Work instructions
Repeat the lines that follow, leaving nothing out.

Supplied data
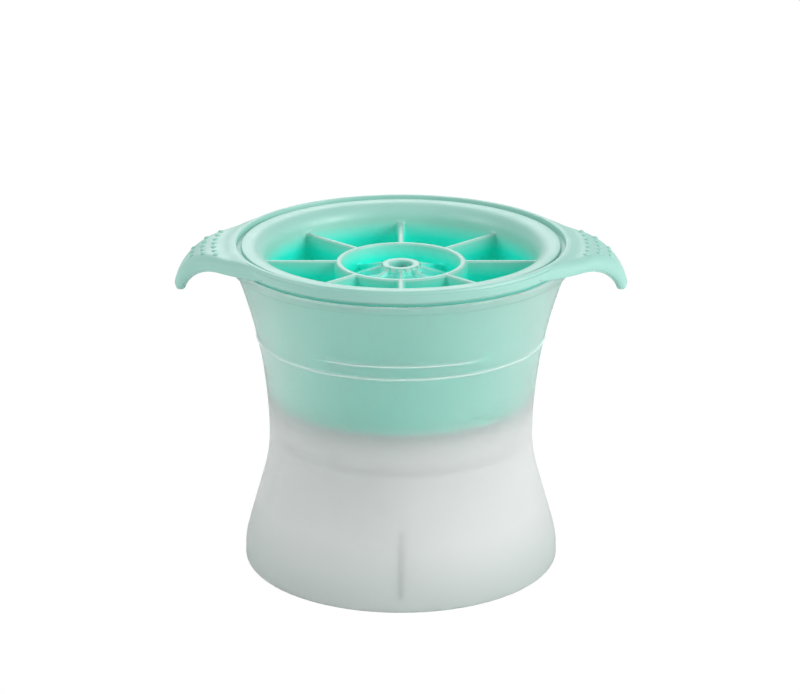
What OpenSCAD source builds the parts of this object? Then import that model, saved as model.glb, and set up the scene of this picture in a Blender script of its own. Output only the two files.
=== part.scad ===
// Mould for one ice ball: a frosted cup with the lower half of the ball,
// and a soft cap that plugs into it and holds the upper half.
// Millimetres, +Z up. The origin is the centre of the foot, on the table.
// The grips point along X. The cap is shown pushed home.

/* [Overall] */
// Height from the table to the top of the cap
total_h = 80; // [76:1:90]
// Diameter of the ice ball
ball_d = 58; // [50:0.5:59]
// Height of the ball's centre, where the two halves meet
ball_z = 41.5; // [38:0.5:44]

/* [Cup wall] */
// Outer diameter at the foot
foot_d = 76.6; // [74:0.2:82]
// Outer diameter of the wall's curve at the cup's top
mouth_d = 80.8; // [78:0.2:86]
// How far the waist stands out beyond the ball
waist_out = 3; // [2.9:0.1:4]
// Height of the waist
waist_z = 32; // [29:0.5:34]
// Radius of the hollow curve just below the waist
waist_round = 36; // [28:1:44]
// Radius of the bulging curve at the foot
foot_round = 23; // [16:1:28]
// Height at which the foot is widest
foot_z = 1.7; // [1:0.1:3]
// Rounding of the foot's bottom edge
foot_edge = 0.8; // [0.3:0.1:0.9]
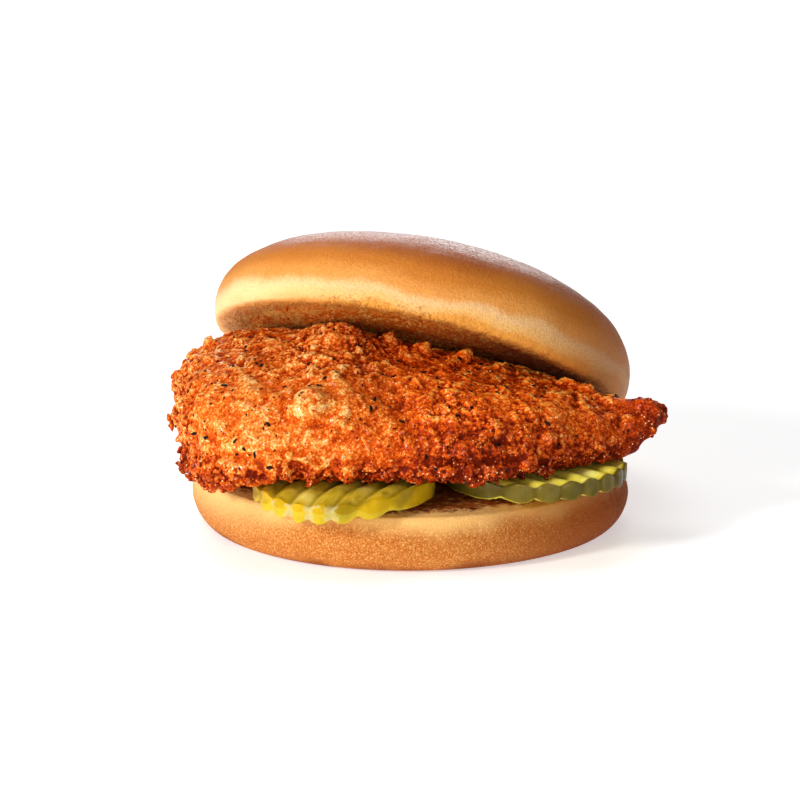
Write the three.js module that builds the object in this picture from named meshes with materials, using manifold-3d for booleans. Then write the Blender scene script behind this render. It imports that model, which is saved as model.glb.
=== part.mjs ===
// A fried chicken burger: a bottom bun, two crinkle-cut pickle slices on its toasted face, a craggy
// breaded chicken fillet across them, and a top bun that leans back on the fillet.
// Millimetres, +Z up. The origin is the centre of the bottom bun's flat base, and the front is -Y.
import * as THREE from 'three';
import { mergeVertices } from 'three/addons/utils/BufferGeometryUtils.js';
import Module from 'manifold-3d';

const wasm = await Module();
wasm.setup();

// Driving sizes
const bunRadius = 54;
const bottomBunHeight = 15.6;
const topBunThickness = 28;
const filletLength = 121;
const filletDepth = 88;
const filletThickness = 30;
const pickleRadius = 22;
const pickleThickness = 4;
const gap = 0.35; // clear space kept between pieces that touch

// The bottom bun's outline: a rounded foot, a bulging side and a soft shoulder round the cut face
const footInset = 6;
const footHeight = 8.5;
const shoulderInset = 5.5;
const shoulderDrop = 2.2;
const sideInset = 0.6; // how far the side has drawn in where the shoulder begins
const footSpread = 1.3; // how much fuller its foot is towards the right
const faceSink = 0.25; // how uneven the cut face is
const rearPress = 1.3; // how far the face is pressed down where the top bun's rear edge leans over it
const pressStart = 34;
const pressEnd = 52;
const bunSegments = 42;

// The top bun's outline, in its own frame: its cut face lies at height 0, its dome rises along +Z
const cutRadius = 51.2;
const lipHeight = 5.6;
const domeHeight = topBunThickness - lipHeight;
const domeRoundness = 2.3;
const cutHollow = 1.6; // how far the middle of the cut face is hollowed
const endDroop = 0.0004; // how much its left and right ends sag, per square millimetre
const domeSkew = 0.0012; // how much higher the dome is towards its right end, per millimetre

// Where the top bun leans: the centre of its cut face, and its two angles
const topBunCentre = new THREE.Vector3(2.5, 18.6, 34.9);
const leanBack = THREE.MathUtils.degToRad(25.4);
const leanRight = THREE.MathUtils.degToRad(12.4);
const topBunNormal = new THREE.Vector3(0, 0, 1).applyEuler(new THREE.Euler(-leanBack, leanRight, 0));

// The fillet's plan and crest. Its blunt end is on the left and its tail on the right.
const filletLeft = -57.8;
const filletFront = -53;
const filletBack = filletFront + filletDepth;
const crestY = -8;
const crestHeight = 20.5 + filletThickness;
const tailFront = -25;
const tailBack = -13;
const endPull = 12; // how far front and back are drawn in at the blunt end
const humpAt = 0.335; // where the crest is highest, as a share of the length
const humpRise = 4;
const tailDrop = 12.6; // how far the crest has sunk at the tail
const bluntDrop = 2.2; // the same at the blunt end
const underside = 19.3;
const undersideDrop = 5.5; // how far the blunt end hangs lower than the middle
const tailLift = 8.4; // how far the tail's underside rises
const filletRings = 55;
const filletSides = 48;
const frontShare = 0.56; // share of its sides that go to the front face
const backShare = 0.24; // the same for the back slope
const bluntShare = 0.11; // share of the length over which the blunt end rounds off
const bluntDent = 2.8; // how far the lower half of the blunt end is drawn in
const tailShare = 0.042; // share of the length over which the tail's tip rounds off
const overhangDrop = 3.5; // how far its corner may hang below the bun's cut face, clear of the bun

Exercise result
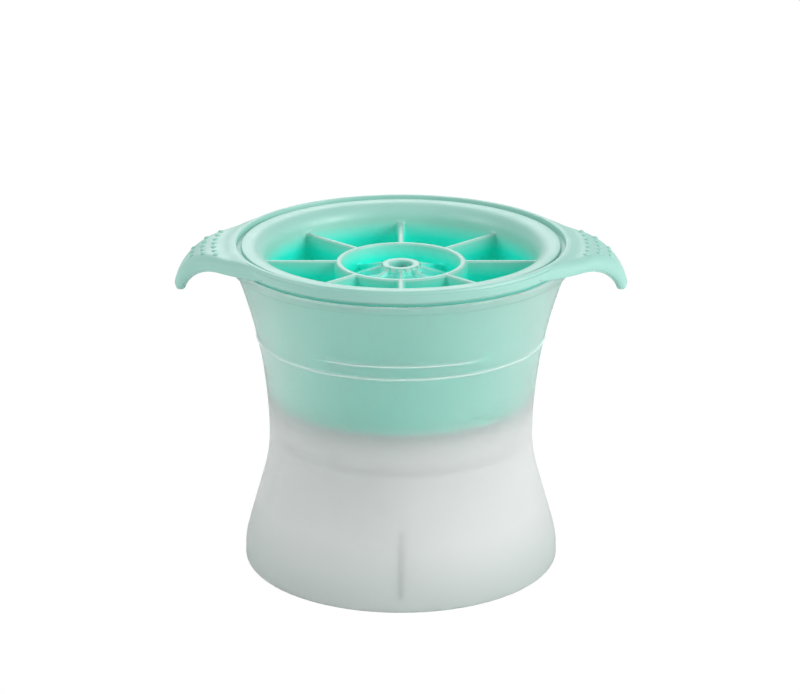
What OpenSCAD source builds the parts of this object? Then import that model, saved as model.glb, and set up the scene of this picture in a Blender script of its own. Output only the two files.
=== part.scad ===
// Mould for one ice ball: a frosted cup with the lower half of the ball,
// and a soft cap that plugs into it and holds the upper half.
// Millimetres, +Z up. The origin is the centre of the foot, on the table.
// The grips point along X. The cap is shown pushed home.

/* [Overall] */
// Height from the table to the top of the cap
total_h = 80; // [76:1:90]
// Diameter of the ice ball
ball_d = 58; // [50:0.5:59]
// Height of the ball's centre, where the two halves meet
ball_z = 41.5; // [38:0.5:44]

/* [Cup wall] */
// Outer diameter at the foot
foot_d = 76.6; // [74:0.2:82]
// Outer diameter of the wall's curve at the cup's top
mouth_d = 80.8; // [78:0.2:86]
// How far the waist stands out beyond the ball
waist_out = 3; // [2.9:0.1:4]
// Height of the waist
waist_z = 32; // [29:0.5:34]
// Radius of the hollow curve just below the waist
waist_round = 36; // [28:1:44]
// Radius of the bulging curve at the foot
foot_round = 23; // [16:1:28]
// Height at which the foot is widest
foot_z = 1.7; // [1:0.1:3]
// Rounding of the foot's bottom edge
foot_edge = 0.8; // [0.3:0.1:0.9]
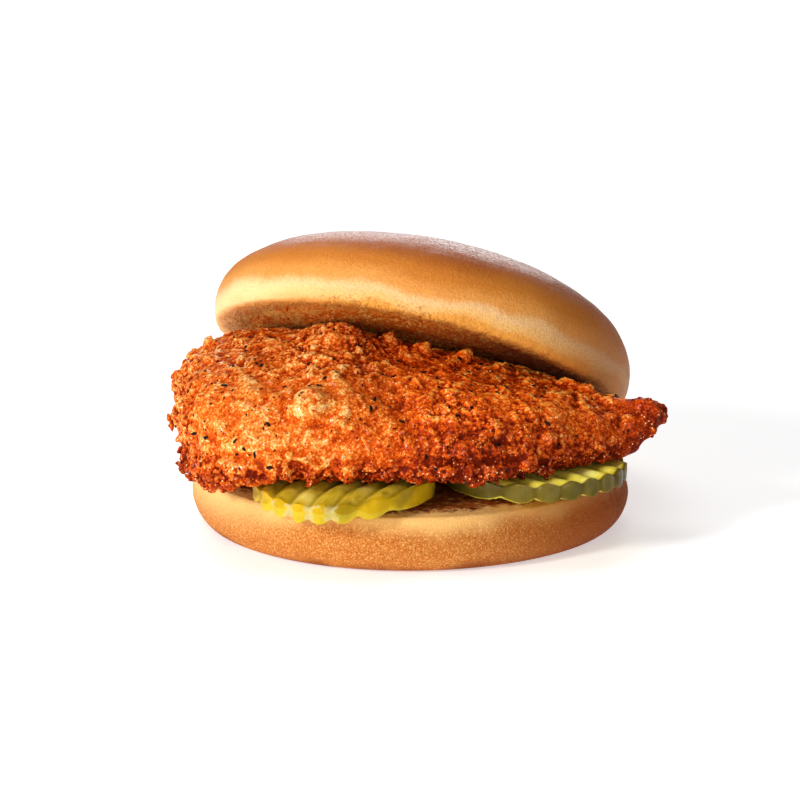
Write the three.js module that builds the object in this picture from named meshes with materials, using manifold-3d for booleans. Then write the Blender scene script behind this render. It imports that model, which is saved as model.glb.
=== part.mjs ===
// A fried chicken burger: a bottom bun, two crinkle-cut pickle slices on its toasted face, a craggy
// breaded chicken fillet across them, and a top bun that leans back on the fillet.
// Millimetres, +Z up. The origin is the centre of the bottom bun's flat base, and the front is -Y.
import * as THREE from 'three';
import { mergeVertices } from 'three/addons/utils/BufferGeometryUtils.js';
import Module from 'manifold-3d';

const wasm = await Module();
wasm.setup();

// Driving sizes
const bunRadius = 54;
const bottomBunHeight = 15.6;
const topBunThickness = 28;
const filletLength = 121;
const filletDepth = 88;
const filletThickness = 30;
const pickleRadius = 22;
const pickleThickness = 4;
const gap = 0.35; // clear space kept between pieces that touch

// The bottom bun's outline: a rounded foot, a bulging side and a soft shoulder round the cut face
const footInset = 6;
const footHeight = 8.5;
const shoulderInset = 5.5;
const shoulderDrop = 2.2;
const sideInset = 0.6; // how far the side has drawn in where the shoulder begins
const footSpread = 1.3; // how much fuller its foot is towards the right
const faceSink = 0.25; // how uneven the cut face is
const rearPress = 1.3; // how far the face is pressed down where the top bun's rear edge leans over it
const pressStart = 34;
const pressEnd = 52;
const bunSegments = 42;

// The top bun's outline, in its own frame: its cut face lies at height 0, its dome rises along +Z
const cutRadius = 51.2;
const lipHeight = 5.6;
const domeHeight = topBunThickness - lipHeight;
const domeRoundness = 2.3;
const cutHollow = 1.6; // how far the middle of the cut face is hollowed
const endDroop = 0.0004; // how much its left and right ends sag, per square millimetre
const domeSkew = 0.0012; // how much higher the dome is towards its right end, per millimetre

// Where the top bun leans: the centre of its cut face, and its two angles
const topBunCentre = new THREE.Vector3(2.5, 18.6, 34.9);
const leanBack = THREE.MathUtils.degToRad(25.4);
const leanRight = THREE.MathUtils.degToRad(12.4);
const topBunNormal = new THREE.Vector3(0, 0, 1).applyEuler(new THREE.Euler(-leanBack, leanRight, 0));

// The fillet's plan and crest. Its blunt end is on the left and its tail on the right.
const filletLeft = -57.8;
const filletFront = -53;
const filletBack = filletFront + filletDepth;
const crestY = -8;
const crestHeight = 20.5 + filletThickness;
const tailFront = -25;
const tailBack = -13;
const endPull = 12; // how far front and back are drawn in at the blunt end
const humpAt = 0.335; // where the crest is highest, as a share of the length
const humpRise = 4;
const tailDrop = 12.6; // how far the crest has sunk at the tail
const bluntDrop = 2.2; // the same at the blunt end
const underside = 19.3;
const undersideDrop = 5.5; // how far the blunt end hangs lower than the middle
const tailLift = 8.4; // how far the tail's underside rises
const filletRings = 55;
const filletSides = 48;
const frontShare = 0.56; // share of its sides that go to the front face
const backShare = 0.24; // the same for the back slope
const bluntShare = 0.11; // share of the length over which the blunt end rounds off
const bluntDent = 2.8; // how far the lower half of the blunt end is drawn in
const tailShare = 0.042; // share of the length over which the tail's tip rounds off
const overhangDrop = 3.5; // how far its corner may hang below the bun's cut face, clear of the bun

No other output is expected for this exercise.